Time II is divided into three sections with seven chapters each. One chapter in each section is devoted to relating the events surrounding the death of Sitt Marie Rose from the perspective of one of the narrators. The narrators always follow the following order in each of the three sections: the deaf-mute school children that Sitt Marie Rose teaches, Sitt Marie Rose herself, Mounir, Tony, Fouad, Friar Bouna Lias, and the unnamed narrator from Time I.

== Characters ==
The deaf-mutes that Sitt Marie Rose teaches speak with a singular voice. No individual child is ever attributed as speaking at a given time, rather they speak with a collective voice, like a Greek chorus. The deaf-mutes look up to and respect Sitt Marie Rose greatly, and they wish they could be of more help to her.

Sitt Marie Rose is the title character of the novel, throughout which her challenges to the status quo that Mounir, Tony, and Fouad are protecting are repeatedly made. The novel culminates with her death at the hands of her captors. She is initially captured for helping the PLO, as well as living and being romantically involved with a Palestinian doctor who is a PLO official.

Mounir is a childhood friend of Sitt Marie Rose. Having been attracted to her during their childhood he struggles with his desire to perform his duty as a leader of the Chabab militia and with trying to persuade Sitt Marie Rose to abandon her cause and take up his so that the militia may spare her life. Mounir, Tony, Fouad, Bona Lias, and Sitt Marie Rose are all Christians.

Tony and Fouad are friends of Mounir. In Time I a film is shown of the two of them hunting with Mounir. Time II has them acting as militia men underneath Mounir. Fouad is very violent and enjoys killing. He is by far the most cruel character in the book and his mind is always set on death and torture. Tony has no respect for any women in the book and has a very violent disposition similar to Fouad.

Friar Bouna Lias is a clergyman in league with the Chabab. Throughout Time II he tries to get Sitt Marie Rose to confess her sins of helping the Palestinians and abandoning the cause that her countrymen are fighting for.

The unnamed narrator sets up the atmosphere of prewar Beirut in Time I and comments on the events of Sitt Marie Rose's death from a time after her actual death. Unlike the other characters in Time II she speaks in the past tense concerning Sitt Marie Rose rather than in the present tense.

== Major themes ==
Gender is one of the several major themes of Sitt Marie Rose. It is evident in Time I with the indirect speech of the women. With the exception of when the narrator talks with Mounir, women's speech in Time I is related through paraphrasing rather than direct quotation. This paraphrasing has the effect of alienating women by not relating their speech yet including them as the sum of what they say is still related. In hand with this is the portrayal of women as being nothing more than accessories for the “modern” Lebanese man*. It is this modernity that Sitt Marie Rose possesses and which places her in danger. By virtue of being “modern” Sitt Marie Rose challenges the status quo of her surroundings and tries to help the Palestinian cause. Sitt Marie Rose's modernity effectively attracts and alienates Mounir as it is the cause for her transgressions of the expected role of women in Lebanese society.

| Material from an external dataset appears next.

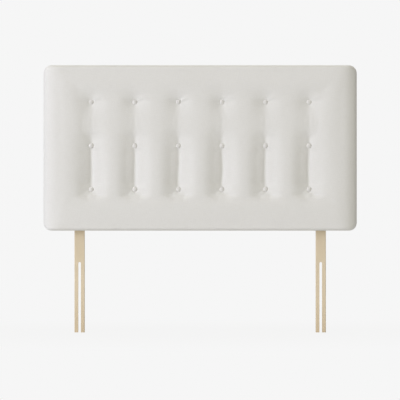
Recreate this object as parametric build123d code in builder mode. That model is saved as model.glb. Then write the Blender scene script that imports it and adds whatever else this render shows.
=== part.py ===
from build123d import *
from math import atan2, hypot, tan
import os

os.makedirs("parts", exist_ok=True)

# A button-tufted headboard on two slotted struts.
# X runs to the right as seen from the front, -Y is the padded front, Z is up.
# The origin lies midway between the struts, at their feet, in the plane of
# their front faces: the plane that is bolted against the end of a bed base.

# Padded panel, seen from the front
panel_width = 1350
panel_height = 712
corner_radius = 34
edge_roll = 30

# Struts and their open-ended slots
strut_width = 44
strut_thickness = 20
strut_spacing = 1042
strut_drop = 440
strut_overlap = 260
strut_arris = 2
slot_width = 11.5
slot_length = 304

# Layers of the panel, from the back to the front
lining_thickness = 0.8
cover_thickness = 1.4
frame_thickness = 20
board_thickness = 4
foam_thickness = 50
wadding_thickness = 6
layer_clearance = 0.3

# Tufting: a grid of buttons, each column joined by a sewn-in valley
column_count = 6
row_count = 3
column_pitch = 187.5
row_pitch = 188
top_row_drop = 158
tuft_depth = 20
tuft_half_width = 80
tuft_rim = 1

# Down one tuft line: places in row pitches from the top button, depths and
# half widths as shares of the sizes above. The line is shallow between the
# first two buttons, deep between the last two, and fades out at both ends.
tuft_line_shares = [
    (-0.36, -0.03, 0.55),
    (-0.16, 0.30, 0.80),
    (0.00, 0.75, 1.00),
    (0.20, 0.34, 1.00),
    (0.45, 0.24, 1.00),
    (0.72, 0.48, 1.00),
    (1.00, 0.95, 1.00),
    (1.22, 0.78, 1.00),
    (1.50, 0.85, 1.00),
    (1.78, 0.95, 1.00),
    (2.00, 1.15, 1.00),
    (2.16, 0.40, 0.80),
    (2.36, -0.03, 0.55),
]
tuft_fullness_share = 0.8

# Covered buttons
button_radius = 11
button_height = 7
button_cloth = 0.9
button_shell = 0.6
button_clearance = 0.5
dish_sink = 3
dish_height = 16
eye_wire_radius = 0.6
eye_reach = 3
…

For Mounir, Tony, and Fouad, the world exists as a series of hierarchies, with the French above the Lebanese who are above Syrians as well as gendered hierarchy of Lebanese society that prejudices the militia's opinion of Marie Rose. By extension, Mounir longs for a Lebanon under the direct influence of Europe while aspiring to hold modern sensibilities (given his behavior towards Sitt Marie Rose). Marie Rose herself blames the influence of the Jesuits as being responsible for the behavior of Lebanese men. This point is illustrated with the portrayal of the Crusades as put on by the French priests, invigorating the young Lebanese men to reject their cultural heritage and yearn for the influence of the West.

Another major theme is the cause of the Lebanese Civil War. Sitt Marie Rose argues that the outbreak of the war is the fault of both the Christians and the Muslims. This is especially evident with the character of Bouna Lias who supports the Chabab as they are “fighting for the road that leads to the divine”. Mounir however claims that he and the Chabab are fighting to reinforce the state in a conflict that will end with a clear victor and a clearly vanquished enemy. The novel undermines Bouna Lias’ position and qualifies Mounir's by suggesting that rather than fight for a higher cause the war is being fought across class lines, as poor immigrants versus established natives.

Confounding all of this is the concept that a single idea can be put forward as speaking for all of the people in Lebanon. The representation of the deaf-mute children as a collective trying to learn to communicate with others who cannot understand them quite clearly contrasts the concept of Mounir's that a single voice can speak for everyone.

== Style ==
The above description of how the novel is split into two Times, one of which is further subdivided shows how, at an organizational level, the novel is an experiment of presentation and how a novel can be presented. Adnan's writings specifically go on to dramatize the contradictions between West and East, West and East Beirut, Muslim and Christian, Lebanese, Syrian, and Palestinian and how each of these sets of variables work together to spur on the civil war.

== Reception ==
Sitt Marie Rose won the Amitié Franco-Arab Prize (an award given by the Association de Solidarité Franco-Arabe) in 1977.